お母さんにこの事を連絡すると、特に問題無いならそのまま学校に行きなさい、と娘を心配する心は無いのかという無情な言葉を貰ったけど、元々放任主義の人だし、こうして生きているのだから大丈夫だろうという判断をしたのは今までの経験から察せられる。
「坂口さんの方も親は来ていない、か」
先程から入り口の方に目を遣っているが、それらしき人が来た様子は無い。聞いた話だと、電車の運行を止めてしまった件は坂口さんの親が話をつけてくれるらしく、ここに来ないのはそういった理由からなのではと考えたりする。
「坂口さんの家って、お金持ちなのかな」
こういう時は莫大な金額を請求されると耳にした憶えがあるけど、それをどうにか出来るというのは相当なお金持ちなのではと考えずにはいられない。
「私自身はあまり興味が無いけれど、どうやらそうらしいわよ」
「っ!?」
不意に背後から喋りかけられ、私は思わず身体を跳ねさせる。
「やっと終わったわ。まったく、大袈裟だと思わないかしら」
「坂口さん……」
軽く伸びをし、欠伸をする坂口さん。そんな仕草なのに、美人の坂口さんがすると絵にしてしまいたいくらい嵌っていて、羨望と緊張が同時にやって来る。
「そっちは大分早く終わったみたいだけれど、もしかして私を待っていてくれたのかしら」
「あ……まぁ、そんな感じで……一応、坂口さんが大丈夫なのかも気になったし」
大した怪我をしてはいないようだったけど、実際に診てもらわないと分からないし、何より、線路に飛び込むなんて心理状況の人が心配にならない筈が無かった。そんな風に考えた私を、マジマジと坂口さんが見つめてくる。
「えっと……な、何?」
「いいえ。ただ、私が線路に飛び込んだ理由を勘違いしているんじゃないかって思ったの」
「勘違い? それって――」
「夜娃華さん。そんな所にいたのね」
どういう意味? と聞こうとしたその時、坂口さんの名前を呼びながら、30代くらいの女性がこちらへ近づいて来た。おっとりとした雰囲気を纏ったその女性は、心配するかのように坂口さんの顔を覗き込む。
「大丈夫? 急に線路へ飛び込んだと連絡が着て心配したのよ。怪我は無いのよね?」
「そういう風に連絡があったでしょう。私は無事だって」
「でも、やっぱりこの目で確かめないと。あなたは――」
「分かっているわ。こちらが別に気にしなくていいと言っても、そうしてしまうのは」
坂口さんはそう言うと、私の方を見て口を開いた。
「わざわざ待ってもらっていたのに、どうやら私は家に帰らないといけないみたい。ごめんなさい」
「え、ううんっ。
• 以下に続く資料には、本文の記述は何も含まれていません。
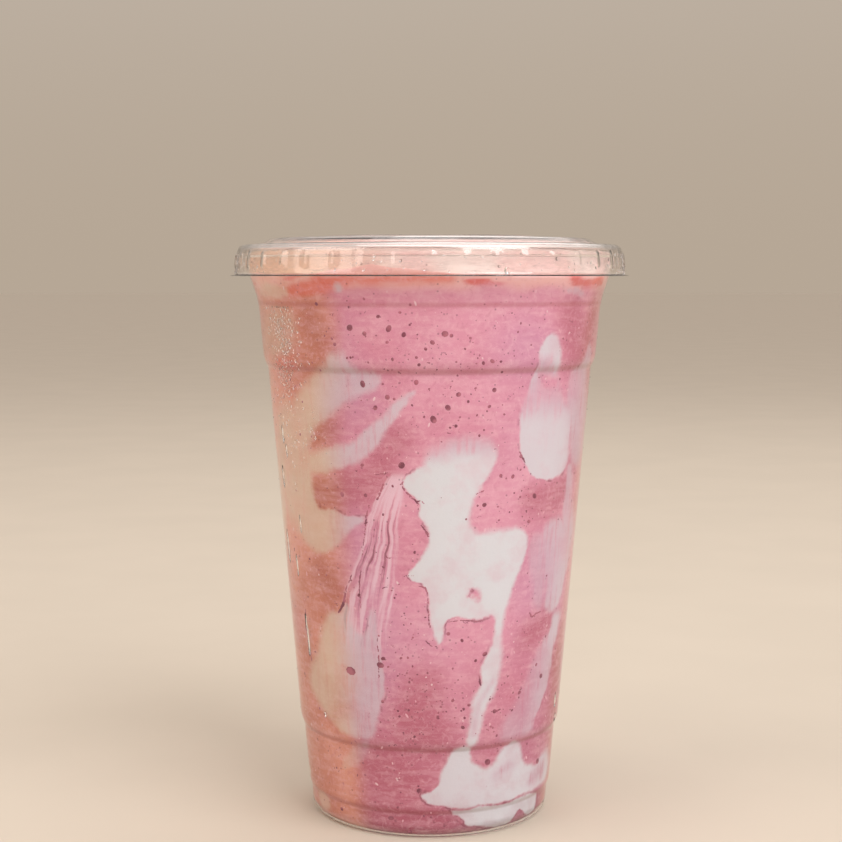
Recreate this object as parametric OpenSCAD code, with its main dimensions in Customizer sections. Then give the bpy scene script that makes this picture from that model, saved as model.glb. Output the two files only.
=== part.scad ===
// A clear takeaway cup of strawberry smoothie with a flat press-on lid.
// All three pieces are shells or fillings of revolution about +Z, and stand on the table at z = 0.
// The cup's outer surface is drawn once, as a path from the middle of its base to the lip of its
// rolled rim. The inside of the cup and the drink are that same path moved inwards.

/* [Cup] */
// Height of the cup, from the table to the top of its rolled rim
cup_h = 145.8; // [125:0.1:180]
// Outer radius that the sloping wall would have at the table
foot_r = 30.5; // [26:0.1:34]
// Outer radius of the wall at the top of the neck
neck_r = 43.9; // [38:0.1:53]
// Thickness of the cup's wall and base
cup_wall = 0.5; // [0.35:0.05:0.8]
// Radius of the rounded corner at the foot
foot_corner_r = 1.7; // [1.2:0.1:3]

/* [Base] */
// Width of the ring that stands on the table
ring_w = 2.2; // [1.5:0.1:4]
// Height of the base's middle above the table
push_up = 2.2; // [1:0.1:3.5]
// Width of the slope between that middle and the ring
push_slope_w = 2.4; // [1.5:0.1:5]

/* [Steps in the wall] */
// Height of the middle of the foot band's step
foot_step_z = 7.4; // [5:0.1:9]
// How far the wall steps out there
foot_step = 0.45; // [0.2:0.05:1]
// Height over which it does so
foot_step_h = 2.2; // [1.5:0.1:3.5]
// Height of the middle of the stacking step
stack_step_z = 24; // [14:0.1:34]
// How far the wall steps out there
stack_step = 0.7; // [0.3:0.05:1.2]
// Height over which it does so
stack_step_h = 3; // [2:0.1:4]
// Depth of the shoulder step's middle below the top of the rim
shoulder_drop = 28.7; // [24:0.1:36]
// How far the wall steps out there
shoulder_step = 0.9; // [0.3:0.05:1.5]
// Height over which it does so
shoulder_step_h = 3.7; // [2:0.1:5]

/* [Rim] */
// Depth of the neck's top below the top of the rim
neck_drop = 14.6; // [12:0.1:18]
// How far the wall flares from the neck to the rolled rim
flare = 2.4; // [1.5:0.1:4]
// Height over which it flares
flare_h = 7.8; // [5:0.1:9]
// Outer radius of the roll's round section
roll_r = 1.5; // [1.2:0.05:2.2]

/* [Lid] */
// Thickness of the lid's sheet
lid_wall = 0.35; // [0.25:0.05:0.5]
// Clearance between the rolled rim and the lid, above it and round it
lid_gap = 0.1; // [0.05:0.05:0.3]
// Height of the skirt, from the middle of the rolled rim down to the flange
skirt_h = 5.7; // [4:0.1:8]
// How much wider the skirt is at the flange
skirt_flare = 0.75; // [0.3:0.05:1.5]
// Width of the flange
flange_w = 1; // [0.5:0.1:3]
// Width of the flat ledge over and inside the rim
ledge_w = 3.9; // [2:0.1:5]
// Height of the raised top above that ledge
riser_h = 1.6; // [1:0.1:3]
// Width of the slope up to the raised top
riser_w = 2.6; // [1:0.1:3.5]
// Width of the flat border of the raised top
border_w = 2.4; // [1:0.1:4]
// Depth of the channel inside that border
channel_h = 0.7; // [0.3:0.1:1.5]
// Width of the channel's floor
channel_w = 1.6; // [0.5:0.1:3]
// Width of the slope from the channel up to the flat disc in the middle
disc_slope_w = 9.8; // [5:0.1:12]
// Height of that disc above the raised top
disc_h = 0.4; // [0.2:0.1:1]

/* [Lid ribs] */
// Number of upright ribs round the skirt
ribs = 40; // [12:1:60]
// Width of a rib
rib_w = 0.9; // [0.5:0.1:1.5]
// Height of a rib
rib_h = 3.6; // [2:0.1:5]
// How far a rib stands out of the skirt
rib_out = 0.3; // [0.15:0.05:0.5]
// Length of each bar of the raised cross where a straw goes through
cross_w = 15; // [10:0.5:20]
// Width and height of those bars
cross_bar = 0.6; // [0.4:0.1:1]

/* [Drink] */
// Depth of the drink's level below the top of the rim
level_drop = 7.3; // [5:0.1:60]
// Clearance between the drink and the cup
drink_gap = 0.05; // [0.02:0.01:0.2]
// Height of the tallest lump in the froth
froth_h = 2.4; // [1:0.1:3]
// Radius of the widest lump where it leaves the level
froth_r = 11; // [6:0.5:13]

/* [Hidden] */
$fn = 128;

// Heights that the rim sets
neck_z = cup_h - neck_drop;
shoulder_z = cup_h - shoulder_drop;
level_z = cup_h - level_drop;
roll_z = cup_h - roll_r;

// Radius of the middle of the roll, and of the whole rim
roll_mid_r = neck_r + flare - cup_wall + roll_r;
rim_r = roll_mid_r + roll_r;

// What the wall leans out for each millimetre of height, steps apart
draft = (neck_r - foot_r - foot_step - stack_step - shoulder_step) / neck_z;

// Number of straight bits in a wall step, in the plain wall between steps and in a round corner
step_bits = 6;
wall_bits = 8;
arc_bits = 10;

// Middle of the lid's round shoulder and its outer radius
shoulder_r = roll_r + lid_gap + lid_wall;
lid_top_z = roll_z + shoulder_r;

// Froth lumps are set out on a sunflower spiral, so that no two line up, and clear of the wall
lumps = 8;
golden_angle = 137.5;
froth_border = 6;
froth_reach = wall_r(min(level_z, neck_z)) - cup_wall - froth_border - froth_r;
// Share of the tallest lump that the lowest one has, and that they differ by in turn
low_lump = 0.35;
lump_cycle = 3;

// Depth to which lumps, ribs and bars reach into what they grow from
sink = 0.2;

// ---- Paths ----

// Eases from 0 to 1 as t goes from 0 to 1, level at both ends
function ease(t) = t <= 0 ? 0 : t >= 1 ? 1 : t * t * (3 - 2 * t);

// A step of height h centred on z = mid
function eased_step(z, mid, h) = ease((z - mid) / h + 0.5);

// Outer radius of the cup's wall at height z, below the flare
function wall_r(z) =
    foot_r + draft * z
    + foot_step * eased_step(z, foot_step_z, foot_step_h)
    + stack_step * eased_step(z, stack_step_z, stack_step_h)
    + shoulder_step * eased_step(z, shoulder_z, shoulder_step_h);

// Points on an arc about [r, z], from angle a0 to a1
function arc(r, z, radius, a0, a1) =
    [for (i = [0:arc_bits]) let (a = a0 + (a1 - a0) * i / arc_bits)
        [r + radius * cos(a), z + radius * sin(a)]];

// Heights from z0 to z1 in n bits, without the first
function heights(z0, z1, n) = [for (i = [1:n]) z0 + (z1 - z0) * i / n];

// Heights across a wall step
function step_heights(mid, h) = heights(mid - h / 2, mid + h / 2, step_bits);

// Unit vector that points left of the way from a to b
function left_of(a, b) = let (d = b - a) [-d[1], d[0]] / norm(d);

// Path moved to its left by t, with its corners kept sharp
function moved(path, t) =
    [for (i = [0:len(path) - 1])
        let (last = len(path) - 1)
        let (before = left_of(path[max(i - 1, 0)], path[max(i, 1)]))
        let (after = left_of(path[min(i, last - 1)], path[min(i + 1, last)]))
        path[i] + t * (before + after) / (1 + before * after)];

function backwards(path) = [for (i = [len(path) - 1:-1:0]) path[i]];

// Base of the cup: the raised middle, the slope down to the ring, and the ring's round corner
corner_r = wall_r(foot_corner_r) - foot_corner_r;
base_path = concat(
    [[0, push_up],
     [corner_r - ring_w - push_slope_w, push_up],
     [corner_r - ring_w, 0]],
    arc(corner_r, foot_corner_r, foot_corner_r, -90, 0));

// Wall from the foot to the top of the neck
wall_path = [for (z = concat(
    heights(foot_corner_r, foot_step_z - foot_step_h / 2, 1),
    step_heights(foot_step_z, foot_step_h),
    heights(foot_step_z + foot_step_h / 2, stack_step_z - stack_step_h / 2, 1),
    step_heights(stack_step_z, stack_step_h),
    heights(stack_step_z + stack_step_h / 2, shoulder_z - shoulder_step_h / 2, 1),
    step_heights(shoulder_z, shoulder_step_h),
    heights(shoulder_z + shoulder_step_h / 2, neck_z, 1))) [wall_r(z), z]];

// Flare from the neck to the upright inner side of the roll
flare_path = [[neck_r + flare, neck_z + flare_h]];

// Roll, which turns out and down over the top until its lip faces down
roll_path = arc(roll_mid_r, roll_z, roll_r - cup_wall, 180, -90);

cup_path = concat(base_path, wall_path, flare_path, roll_path);

// Lid, from the axis out to the edge of its flange. Its top steps down to a ledge over the rim.
ledge_r = roll_mid_r - ledge_w;
border_r = ledge_r - riser_w;
channel_r = border_r - border_w;
skirt_r = roll_mid_r + shoulder_r;
flange_z = roll_z - skirt_h;
raised_z = lid_top_z + riser_h;
lid_path = concat(
    [[0, raised_z + disc_h],
     [channel_r - channel_w - disc_slope_w, raised_z + disc_h],
     [channel_r - channel_w, raised_z - channel_h],
     [channel_r, raised_z - channel_h],
     [channel_r + channel_h, raised_z],
     [border_r, raised_z],
     [ledge_r, lid_top_z]],
    arc(roll_mid_r, roll_z, shoulder_r, 90, 0),
    [[skirt_r + skirt_flare, flange_z],
     [skirt_r + skirt_flare + flange_w, flange_z]]);

// ---- Pieces ----

// Sheet of thickness t on the left of a path, turned about the axis
module turned_sheet(path, t) {
    rotate_extrude()
        polygon(concat(path, backwards(moved(path, t))));
}

// The clear cup, one sheet from its base to its rolled rim
module cup() {
    color("gainsboro", 0.4)
        turned_sheet(cup_path, cup_wall);
}

// One upright rib, on the skirt that faces +X
module rib() {
    lean = atan(skirt_flare / skirt_h);
    rib_r = skirt_r + skirt_flare * rib_h / 2 / skirt_h;
    translate([rib_r, 0, roll_z - rib_h / 2])
        rotate([0, -lean, 0])
            translate([-sink, -rib_w / 2, -rib_h / 2])
                cube([sink + rib_out, rib_w, rib_h]);
}

// Raised cross in the middle of the lid
module straw_cross() {
    for (turn = [0, 90])
        rotate(turn)
            translate([-cross_w / 2, -cross_bar / 2, raised_z + disc_h - sink])
                cube([cross_w, cross_bar, sink + cross_bar]);
}

// The clear lid, with ribs round its skirt
module lid() {
    color("whitesmoke", 0.4)
        union() {
            turned_sheet(lid_path, -lid_wall);
            for (i = [0:ribs - 1])
                rotate(i * 360 / ribs)
                    rib();
            straw_cross();
        }
}

// A low round lump of height h that is r wide where it leaves the level
module lump(r, h) {
    ball_r = (r * r + h * h) / (2 * h);
    intersection() {
        translate([0, 0, h - ball_r])
            sphere(ball_r);
        translate([0, 0, -sink])
            cylinder(h = sink + h, r = 2 * r);
    }
}

// All that the cup can hold below its roll
module inside_of_cup() {
    path_to_roll = concat(base_path, wall_path, flare_path, [roll_path[0]]);
    inside_path = moved(path_to_roll, cup_wall + drink_gap);
    rotate_extrude()
        polygon(concat(inside_path, [[0, inside_path[len(inside_path) - 1][1]]]));
}

// The drink, up to its level, with froth on it
module smoothie() {
    color("lightpink")
        union() {
            intersection() {
                inside_of_cup();
                cylinder(h = level_z, r = rim_r);
            }
            for (i = [0:lumps - 1])
                let (size = low_lump + (1 - low_lump) * (i % lump_cycle) / (lump_cycle - 1))
                rotate(i * golden_angle)
                    translate([froth_reach * sqrt(i / lumps), 0, level_z])
                        lump(froth_r * size, froth_h * size);
        }
}

cup();
lid();
smoothie();
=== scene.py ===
# %% [markdown]
# # A strawberry smoothie in a clear cup
# The drink comes with the cup and the lid that hold it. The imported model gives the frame, in
# metres with Z up and the cup standing at the origin. Every piece here is a surface worked out
# with numpy: a profile turned about Z, whose radius or height may also change with the angle.
# That suits a cup, because a thermoformed cup is a turned shape, and it keeps the pieces in true
# contact.

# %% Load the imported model
import math

import bpy
import numpy as np
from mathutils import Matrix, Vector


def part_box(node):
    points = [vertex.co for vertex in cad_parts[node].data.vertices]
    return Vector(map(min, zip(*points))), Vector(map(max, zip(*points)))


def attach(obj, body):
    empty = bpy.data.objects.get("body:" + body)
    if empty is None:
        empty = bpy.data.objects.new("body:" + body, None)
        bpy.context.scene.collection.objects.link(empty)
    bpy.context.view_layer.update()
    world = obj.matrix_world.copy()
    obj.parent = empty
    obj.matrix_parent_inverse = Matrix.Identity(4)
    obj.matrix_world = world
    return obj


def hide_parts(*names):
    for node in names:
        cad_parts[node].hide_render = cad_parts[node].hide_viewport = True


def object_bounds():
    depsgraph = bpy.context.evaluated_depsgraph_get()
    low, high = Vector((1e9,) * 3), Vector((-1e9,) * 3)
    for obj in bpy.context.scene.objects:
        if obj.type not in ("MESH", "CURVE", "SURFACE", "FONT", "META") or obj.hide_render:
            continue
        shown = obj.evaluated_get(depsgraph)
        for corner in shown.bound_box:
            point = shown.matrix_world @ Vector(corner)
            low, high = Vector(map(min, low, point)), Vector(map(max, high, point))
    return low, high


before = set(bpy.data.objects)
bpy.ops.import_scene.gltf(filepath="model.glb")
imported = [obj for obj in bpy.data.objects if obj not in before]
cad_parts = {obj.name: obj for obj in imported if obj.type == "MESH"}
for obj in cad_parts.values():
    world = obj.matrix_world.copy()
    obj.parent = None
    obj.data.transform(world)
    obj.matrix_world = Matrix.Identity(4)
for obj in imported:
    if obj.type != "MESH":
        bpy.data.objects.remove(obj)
cad_low, cad_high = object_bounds()
MM = 0.001
print("nodes:", sorted(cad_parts), "height in mm:", round(cad_high.z / MM, 2))

# %% [markdown]
# ## Ways to write the shapes
# Everything is written in millimetres and becomes metres at the last moment. A place on the cup
# is given by an angle in degrees and a height in millimetres. The angle is 0 at the front, where
# -Y is, and grows to the viewer's right, which is counter-clockwise seen from above.


# %% Turning a profile into a mesh
def ease(t):
    """0 up to t = 0, 1 from t = 1, and 3t^2 - 2t^3 between, which starts and ends level."""
    t = np.clip(t, 0.0, 1.0)
    return t * t * (3 - 2 * t)


def on_axis(angle, radius, height):
    """Points (r sin a, -r cos a, z) for angles in degrees, radii and heights in millimetres."""
    a = np.radians(angle)
    parts = np.broadcast_arrays(radius * np.sin(a), -radius * np.cos(a), height)
    return np.stack(parts, axis=-1)


def arc(r, z, radius, start, end, bits):
    """Points (r + radius cos t, z + radius sin t) as t goes from start to end in degrees."""
    t = np.radians(np.linspace(start, end, bits))
    return np.stack([r + radius * np.cos(t), z + radius * np.sin(t)], axis=1)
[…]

私は別に――」
「そう。ありがとう」
口にすると同時に、坂口さんはこちらがドキリとするような笑みを浮かべ、手を振る。反射的に手を振り返した私に向かって、彼女は言う。
「それじゃあ、また学校で会いましょう――夕花」
「え」
戸惑う私を置いて、坂口さんは迎えに来た女性と一緒に病院を後にする。
「また会いましょうって……」
分からない事ばかりだ。今の言葉の意味も、坂口さんが飛び降りた本当の意味も。
「何だか疲れたかも……」
あまりにも唐突な出来事が一日の間に起こり過ぎて、私の脳はとうに許容量をオーバーしてしまっていた。考え込んだその時の私は、思考を放棄するという結論に落ち着いたのだった。
しかし、この時から既に私は、坂口さんの運命みたいなものに巻き込まれていたんだと思う。それを良かったと捉えるのか、運が悪かったと後悔するのか、まだ結論は出ていない。